Bukan itu saja, pendapatan dari properti juga menyumbang ke penerimaan daerah (PAD) sebesar Rp92 Triliun atau sekitar 31,9% dari PAD Pemerintah Provinsi dan Pemerintah Kabupaten/ Kota.
“Jadi ada plus minusnya memang ada, tapi saya rasa ini dibutuhkan untuk kondisi tahun depan juga,” lanjutnya.
Walaupun menambah beban belanja negara, Pengamat Pajak Center for Indonesia Taxation Analysis (CITA) Fajry Akbar melihat kebijakan tersebut sangat positif terhadap masyarakat yang ingin memiliki rumah.
“Saya sebenarnya setuju tapi desainnya kurang tepat. Insentif pembelian rumah harusnya didesain bagi keluarga yang belum memiliki rumah, kalau 1 NPWP/NIK satu insentif menurut saya kurang tepat,” ujarnya, Kamis (9/11/2023).
Menurut Fajry, dengan desain seperti itu akan memberikan kompetisi bagi masyarakat yang belum punya rumah sama sekali, dengan masyarakat berpenghasilan atas untuk menambah asetnya sementara suplai rumah masih terbatas.
Pasalnya, saat ini angka ketimpangan pemilikan rumah (backlog) perumahan telah mencapai 12,7 juta. Artinya, sebanyak 12,7 juta orang yang membutuhkan rumah namun tak ada suplai.

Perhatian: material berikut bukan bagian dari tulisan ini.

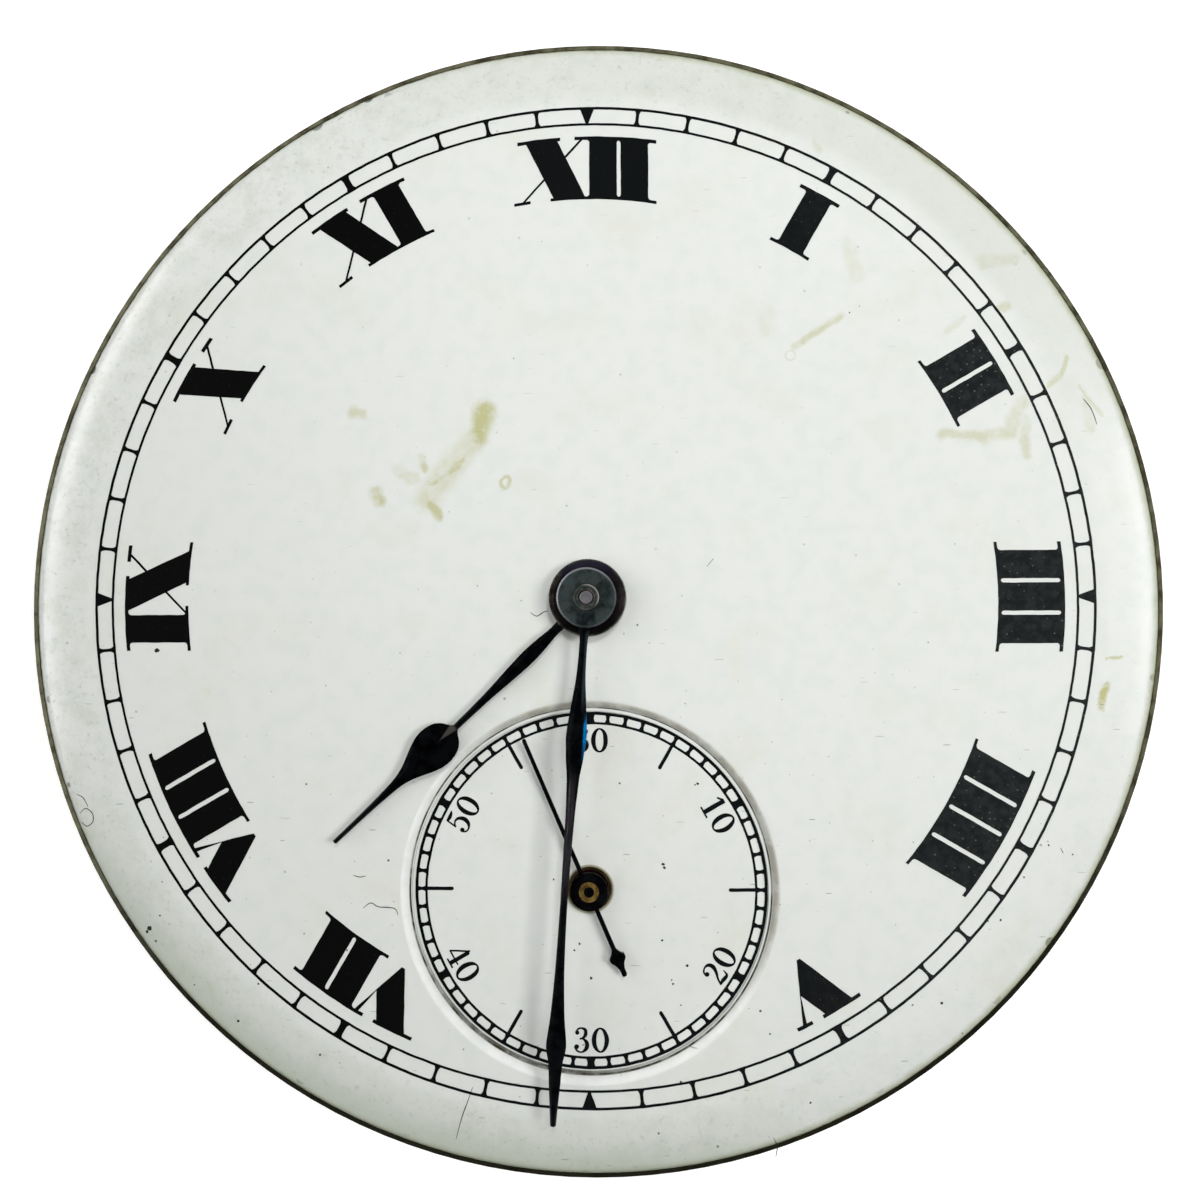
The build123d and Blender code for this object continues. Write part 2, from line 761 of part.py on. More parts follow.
washer_inner_radius = hour_wheel_hub_radius + washer_inner_gap
washer_outer_radius = centre_clear_radius - washer_outer_gap
washer_crown_z = hour_wheel_top_z + washer_bow
with BuildPart() as dial_washer:
    turn(
        (
            (washer_outer_radius, hour_wheel_top_z),
            (washer_outer_radius, hour_wheel_top_z + washer_thickness),
            (washer_inner_radius, washer_crown_z + washer_thickness),
            (washer_inner_radius, washer_crown_z),
        )
    )
dial_washer.part.label = "dial_washer"
export_step(dial_washer.part, "parts/dial_washer.step")

# Minute wheel, crossed out with arms, riveted on its pinion, on a stud
minute_root_radius = cannon_module * (minute_wheel_teeth / 2 - dedendum_share)
minute_rim_radius = minute_root_radius - minute_wheel_rim_width
minute_hub_radius = minute_pinion_hub_radius + minute_wheel_hub_width
minute_first_tooth = stud_angle + pi + pi / minute_wheel_teeth
arm_angles = [arm * 360 / minute_wheel_arms for arm in range(minute_wheel_arms)]
with BuildPart() as minute_wheel:
    with BuildSketch(stud_plane(minute_wheel_z)):
        with BuildLine():
            draw_teeth(minute_wheel_teeth, cannon_module, wheel_tooth_share, minute_first_tooth)
        make_face()
        Circle(minute_rim_radius, mode=Mode.SUBTRACT)
        Circle(minute_hub_radius)
        for angle in arm_angles:
            with Locations(Location((0, 0), angle)):
                Rectangle(
                    minute_rim_radius + minute_wheel_rim_width / 2,
                    minute_wheel_arm_width,
                    align=(Align.MIN, Align.CENTER),
                )
        Circle(minute_pinion_hub_radius + seat_fit, mode=Mode.SUBTRACT)
    extrude(amount=minute_wheel_thickness)
minute_wheel.part.label = "minute_wheel"
export_step(minute_wheel.part, "parts/minute_wheel.step")

with BuildPart() as minute_pinion:
    with BuildSketch(stud_plane(minute_leaf_z)):
        with BuildLine():
            draw_teeth(minute_pinion_leaves, hour_module, pinion_tooth_share, stud_angle + pi)
        make_face()
    extrude(amount=minute_pinion_leaf_length)
    with BuildSketch(stud_plane(minute_wheel_z - minute_pinion_hub_drop)):
        Circle(minute_pinion_hub_radius)
    extrude(amount=minute_pinion_hub_drop + minute_wheel_thickness)
    cut_hole(stud_radius + running_fit, plate_base_z, plate_top_z, [stud_point])
minute_pinion.part.label = "minute_pinion"
export_step(minute_pinion.part, "parts/minute_pinion.step")

with BuildPart() as minute_wheel_stud:
    with BuildSketch(stud_plane(motion_floor_z - stud_depth)):
        Circle(stud_radius)
    extrude(amount=stud_depth + stud_stand)
    chamfer(minute_wheel_stud.edges().group_by(Axis.Z)[-1], length=stud_radius / 3)
minute_wheel_stud.part.label = "minute_wheel_stud"
export_step(minute_wheel_stud.part, "parts/minute_wheel_stud.step")

# Seconds jewel in its setting, held in the plate by two screws
jewel_bore_radius = seconds_pivot_radius + jewel_fit
jewel_sink_z = jewel_base_z + jewel_oil_sink_depth
with BuildPart() as seconds_jewel:
    turn(
        (
            (jewel_bore_radius, jewel_sink_z),
            (jewel_oil_sink_radius, jewel_base_z),
            (jewel_radius, jewel_base_z),
            (jewel_radius, jewel_top_z),
            (jewel_bore_radius, jewel_top_z),
        ),
        seconds_point,
    )
seconds_jewel.part.label = "seconds_jewel"
export_step(seconds_jewel.part, "parts/seconds_jewel.step")

jewel_seat_radius = jewel_radius + seat_fit
with BuildPart() as seconds_jewel_setting:
    turn(
        (
            (setting_hole_radius, setting_base_z),
            (setting_radius, setting_base_z),
            (setting_radius, setting_top_z),
            (jewel_seat_radius, setting_top_z),
            (jewel_seat_radius, jewel_base_z),
            (setting_hole_radius, jewel_base_z),
        ),
        seconds_point,
    )
seconds_jewel_setting.part.label = "seconds_jewel_setting"
export_step(seconds_jewel_setting.part, "parts/seconds_jewel_setting.step")

with BuildPart() as jewel_setting_screws:
    with BuildSketch(seconds_plane(setting_top_z)):
        with Locations(*setting_screw_points):
            Circle(setting_screw_head_radius)
    extrude(amount=setting_screw_head_thickness)
    with BuildSketch(seconds_plane(setting_top_z - setting_screw_length)):
        with Locations(*setting_screw_points):
            Circle(setting_screw_radius)
    extrude(amount=setting_screw_length)
jewel_setting_screws.part.label = "jewel_setting_screws"
export_step(jewel_setting_screws.part, "parts/jewel_setting_screws.step")

# Seconds arbor with its long pivot, and the pipe that the hand is riveted to
seconds_shoulder_z = jewel_base_z - seconds_pivot_drop
seconds_end_top_z = seconds_arbor_foot_gap + seconds_arbor_end_length
seconds_tip_z = seconds_pipe_top_z - seconds_tip_drop
with BuildPart() as seconds_arbor:
    turn(
        (
            (0, seconds_arbor_foot_gap),
            (seconds_arbor_end_radius, seconds_arbor_foot_gap),
            (seconds_arbor_end_radius, seconds_end_top_z),
            (seconds_arbor_radius, seconds_end_top_z),
            (seconds_arbor_radius, seconds_shoulder_z),
            (seconds_pivot_radius, seconds_shoulder_z),
            (seconds_pivot_radius, seconds_tip_z),
            (0, seconds_tip_z),
        ),
        seconds_point,
    )
    fillet(seconds_arbor.edges().group_by(Axis.Z)[-1], radius=seconds_pivot_radius / 2)
seconds_arbor.part.label = "seconds_arbor"
export_step(seconds_arbor.part, "parts/seconds_arbor.step")

with BuildPart() as seconds_hand_pipe:
    with BuildSketch(seconds_plane(seconds_pipe_top_z - seconds_pipe_length)):
        Circle(seconds_pipe_radius)
        Circle(seconds_pivot_radius + seat_fit, mode=Mode.SUBTRACT)
    extrude(amount=seconds_pipe_length)
seconds_hand_pipe.part.label = "seconds_hand_pipe"
export_step(seconds_hand_pipe.part, "parts/seconds_hand_pipe.step")

# Hour hand: a swelling stem, a round-shouldered spade and a long point
hour_plane = hand_plane(hour_boss_z + hour_blade_lift, hour_clock_angle)
with BuildPart() as hour_hand:
    with BuildSketch(hour_plane):
        draw_blade(
            hour_boss_radius / 2,
            hour_root_share,
            hour_stem_shares,
            hour_head_shares,
            hour_hand_length,
            hour_head_width,
        )
    extrude(amount=hour_blade_thickness)
    chamfer(hour_hand.edges().group_by(Axis.Z)[-1], length=blade_bevel)
    with BuildSketch(Plane.XY.offset(hour_boss_z)):
        Circle(hour_boss_radius)
    extrude(amount=hour_boss_thickness)
    fillet(hour_hand.faces().sort_by(Axis.Z)[-1].edges(), radius=hand_edge_round)
    cut_hole(hour_tip_radius + seat_fit, hour_boss_z - cut_overrun, hour_boss_top_z + cut_overrun)
hour_hand.part.label = "hour_hand"
export_step(hour_hand.part, "parts/hour_hand.step")

# Minute hand: a long thin blade with two swellings, and a thick round boss
minute_plane = hand_plane(minute_boss_z + minute_blade_lift, minute_clock_angle)
with BuildPart() as minute_hand:
    with BuildSketch(minute_plane):
        draw_blade(
            minute_boss_radius / 2,
            minute_root_share,
            minute_stem_shares,
            minute_point_shares,
            minute_hand_length,
            minute_swell_width,
        )
    extrude(amount=minute_blade_thickness)
    chamfer(minute_hand.edges().group_by(Axis.Z)[-1], length=blade_bevel)
    with BuildSketch(Plane.XY.offset(minute_boss_z)):
        Circle(minute_boss_radius)
    extrude(amount=minute_boss_thickness)
    fillet(minute_hand.faces().sort_by(Axis.Z)[-1].edges(), radius=hand_edge_round)
    cut_hole(cannon_tip_radius + seat_fit, minute_boss_z - cut_overrun, cannon_top_z)
minute_hand.part.label = "minute_hand"
export_step(minute_hand.part, "parts/minute_hand.step")

# Seconds hand: a hub disc, a thin straight arm and a tail with a small
# hollow-sided diamond
arm_root_half = seconds_arm_width / 2
arm_tip_half = arm_root_half * seconds_arm_tip_share
tail_half = arm_root_half * seconds_tail_width_share
diamond_points = [
    (across * seconds_diamond_width, -along * seconds_tail_length)
    for along, across in seconds_diamond_shares
]
with BuildPart() as seconds_hand:
    with BuildSketch(hand_plane(seconds_hand_z, seconds_clock_angle, seconds_point)):
        with BuildLine():
            Polyline(
                (0, seconds_arm_length),
                (arm_tip_half, seconds_arm_length),
                (arm_root_half, 0),
                (tail_half, diamond_points[0][1]),
                diamond_points[0],
            )
            Spline(*diamond_points[:3])
            Spline(*diamond_points[2:])
            Polyline(
                diamond_points[-1],
                (tail_half, -seconds_tail_length),
                (0, -seconds_tail_length),
            )
            mirror(about=Plane.YZ)
        make_face()
        Circle(seconds_hub_radius)
        Circle(seconds_pipe_radius + seat_fit, mode=Mode.SUBTRACT)
    extrude(amount=seconds_hand_thickness)
seconds_hand.part.label = "seconds_hand"
export_step(seconds_hand.part, "parts/seconds_hand.step")
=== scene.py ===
import json
from functools import reduce
from math import acos, atan2, ceil, cos, degrees, hypot, pi, radians, sin, sqrt

import bmesh
import bpy
from mathutils import Euler, Matrix, Vector, noise
from mathutils.geometry import delaunay_2d_cdt


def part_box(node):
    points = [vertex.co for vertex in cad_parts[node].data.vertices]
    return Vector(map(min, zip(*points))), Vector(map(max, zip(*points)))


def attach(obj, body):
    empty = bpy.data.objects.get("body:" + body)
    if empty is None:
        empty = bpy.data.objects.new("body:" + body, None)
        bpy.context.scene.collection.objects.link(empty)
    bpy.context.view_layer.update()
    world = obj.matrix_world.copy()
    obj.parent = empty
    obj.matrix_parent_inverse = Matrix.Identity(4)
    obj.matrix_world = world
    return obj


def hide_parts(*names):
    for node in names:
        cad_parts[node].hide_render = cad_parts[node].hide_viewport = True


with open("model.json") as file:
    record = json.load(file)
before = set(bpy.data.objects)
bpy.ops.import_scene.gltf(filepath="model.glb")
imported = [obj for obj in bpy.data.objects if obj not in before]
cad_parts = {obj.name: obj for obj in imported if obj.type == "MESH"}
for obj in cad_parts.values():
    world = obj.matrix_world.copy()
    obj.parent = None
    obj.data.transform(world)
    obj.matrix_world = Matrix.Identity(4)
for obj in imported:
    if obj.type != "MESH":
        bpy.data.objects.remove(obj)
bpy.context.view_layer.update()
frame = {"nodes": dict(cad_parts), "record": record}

# Units: lengths are in millimetres until they reach a mesh, which is in metres
MM = 0.001

# Camera, as the photograph was taken
SENSOR_MM = 36.0
LENS_MM = 40.34
CAMERA_SHIFT = -0.05
CAMERA_PLACE = (2.652, -0.767, 58.348)
CAMERA_TURN_DEG = (3.3013, 2.4142, -0.1665)
CAMERA_CLIP_M = (0.001, 10)

# Light from all round: strong up to the first height over the horizon, weak past the second
FILL_HEIGHTS = (0.2, 0.5)
FILL_LOW = 0.6
FILL_HIGH = 0.07

# Floor: grey as a surface, and how white it glows to the camera near the dial and far off,
# between two distances in metres
FLOOR_HALF = 400
FLOOR_GREY = (0.62, 0.62, 0.62, 1)
FLOOR_GLOW_REACH = (0.06, 0.26)
FLOOR_GLOW = (0.68, 1.0)

# Sizes from the frame
def low(node):
    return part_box(node)[0] / MM


def high(node):
    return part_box(node)[1] / MM


FACE_Z = high("dial_enamel").z
COPPER_TOP_Z = FACE_Z - 0.42
DIAL_R = high("dial_copper").x
ENAMEL_R = high("dial_enamel").x
SECONDS_BOX = (low("seconds_dial_enamel"), high("seconds_dial_enamel"))
SECONDS_Y = (SECONDS_BOX[0].y + SECONDS_BOX[1].y) / 2
SECONDS_Z = SECONDS_BOX[1].z
SECONDS_BASE_Z = SECONDS_BOX[0].z
SECONDS_ENAMEL_R = SECONDS_BOX[1].x
SECONDS_CENTRE = (0.0, SECONDS_Y)
SECONDS_PRINT_CENTRE = (0.035, SECONDS_Y)
SHOULDER_CENTRE = (0.03, SECONDS_Y + 0.055)
DIAL_CENTRE = (0.0, 0.0)

# Dial
MARGIN_WIDTH = 2.3
MARGIN_FALL = 0.3
FLAT_R = DIAL_R - MARGIN_WIDTH
MARGIN_ARC = (MARGIN_WIDTH**2 + MARGIN_FALL**2) / (2 * MARGIN_FALL)
CENTRE_HOLE_R = 1.34
LAP_R = 6.99
LAP_CLEARANCE = 0.01
COPPER_CLEARANCE = 0.004
LIP_R = 6.89
LEDGE_WIDTH = 0.09
WALL_R = LIP_R + LEDGE_WIDTH
SHOULDER_WIDTH = 0.37
SHOULDER_DROP = 0.37
EDGE_ROUND_WIDTH = 0.22
EDGE_ROUND_DROP = 0.07
WAVE_HEIGHT = 0.006
WAVE_LENGTH = 7.0
FIELD_SPACING = 0.55
FIELD_BORDER = 0.35
RING_BORDER = 0.1
SECONDS_HOLE_R = 0.84

# Painted markings: ink stands a hair above the enamel and reaches into it
INK_RISE = 0.012
INK_SINK = 0.03
HAIR_WIDTH = 0.032
OUTLINE_STEP = 0.09
OUTLINE_WOBBLE = 0.011
OUTLINE_WOBBLE_LENGTH = 0.35
OUTER_BAR_R = 18.154
OUTER_BAR_WIDTH = 0.135
INNER_BAR_R = 15.761
INNER_BAR_WIDTH = 0.115
STEM_WIDTH = 1.08
STEM_GAP = 0.16
LETTER_GAP = 0.15
STEM_FLARE = 0.09
STEM_BEND = (0.3, 0.35)
ARC_STEP = 0.2
V_WIDTH = 2.17
V_THICK = 1.17
V_THIN = 0.165
V_FOOT_R = 15.85
V_JOIN_R = 17.08
X_WIDTH = 2.38
X_THICK = 1.24
X_THIN = 0.115
SERIF = 0.32
SERIF_INNER = 0.14

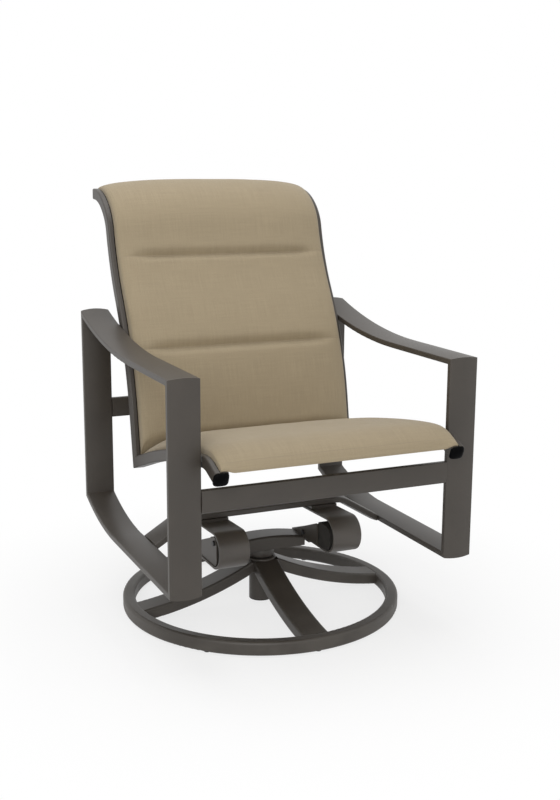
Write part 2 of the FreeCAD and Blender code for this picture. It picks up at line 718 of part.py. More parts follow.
def upper_spring_bolts():
    """Bolts up through each upper leg and pad into the arched brace."""
    parts = []
    low = -SPRING_SHEET / 2
    high = SPRING_SHEET / 2 + SPRING_PAD_THICKNESS + TUBE_CROWN + 2 * TUBE_WALL
    for distance in upper_bolt_distances():
        under = along_upper(distance, low) + Vector(SPRING_MIDDLE_X, 0, 0)
        lift = along_upper(distance, high) - along_upper(distance, low)
        down = lift * (-BOLT_HEAD_HEIGHT / lift.Length)
        head = hexagon(BOLT_HEAD_ACROSS, under, down)
        shank = upper_bolt(BOLT_RADIUS, low, high, distance, SPRING_MIDDLE_X)
        parts.append(head.fuse(shank).removeSplitter())
    return Part.makeCompound(parts + [mirrored(p) for p in parts])


# Seat frame


def arched_brace():
    """The flat tube that bridges the two side frames over the springs."""
    half_span = FRAME_INNER_X
    rise = BRACE_UNDERSIDE + TUBE_THICKNESS / 2 - RUNNER_MIDDLE
    slope = math.radians(BRACE_SLOPE)
    bend_rise = BRACE_BEND_RADIUS * (1 - math.cos(slope))
    ramp = (rise - bend_rise) / math.sin(slope)
    level = half_span - ramp * math.cos(slope) - BRACE_BEND_RADIUS * math.sin(slope)
    spare = TUBE_THICKNESS
    start = Vector(0, -half_span, RUNNER_MIDDLE) - turned(spare, 0, BRACE_SLOPE)
    runs = [
        (ramp + spare, 0),
        (BRACE_BEND_RADIUS, -BRACE_SLOPE),
        (2 * level, 0),
        (BRACE_BEND_RADIUS, -BRACE_SLOPE),
        (ramp + spare, 0),
    ]
    outer = oval_section(BRACE_WIDTH, TUBE_THICKNESS, TUBE_CROWN, TUBE_CORNER)
    half = TUBE_THICKNESS / 2 - TUBE_WALL
    inner = box_section(BRACE_WIDTH - 2 * TUBE_WALL, -half, half, 0)
    brace = carried(outer, start, BRACE_SLOPE, runs).cut(carried(inner, start, BRACE_SLOPE, runs))
    brace.rotate(Vector(0, 0, 0), Vector(0, 0, 1), -90)
    brace.translate(Vector(0, BRACE_FRONT_Y + BRACE_WIDTH / 2, 0))
    front_foot = Vector(0, BRACE_FRONT_Y, BRACE_UNDERSIDE)
    brace.rotate(front_foot, Vector(1, 0, 0), -SPRING_UPPER_SLOPE)
    brace = kept_before(brace, Vector(half_span, 0, 0), Vector(1, 0, 0))
    brace = kept_before(brace, Vector(-half_span, 0, 0), Vector(-1, 0, 0))
    for side in (1, -1):
        brace = flattened_for_pad(brace, side)
        for distance in upper_bolt_distances():
            brace = brace.cut(upper_bolt(BOLT_RADIUS + HOLE_CLEARANCE, 0, 2 * TUBE_THICKNESS + 2, distance,
                                         side * SPRING_MIDDLE_X))
    return brace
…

Dari sisi pelaku usaha, Ketua Umum Persatuan Perusahaan Real Estate Indonesia (REI), Joko Suranto memproyeksi bahwa dengan ditetapkannya kebijakan insentif tersebut, pasar properti diperkirakan akan kebanjiran dana mencapai Rp10 triliun dengan output pada ekonomi nasional mencapai Rp1,8 triliun.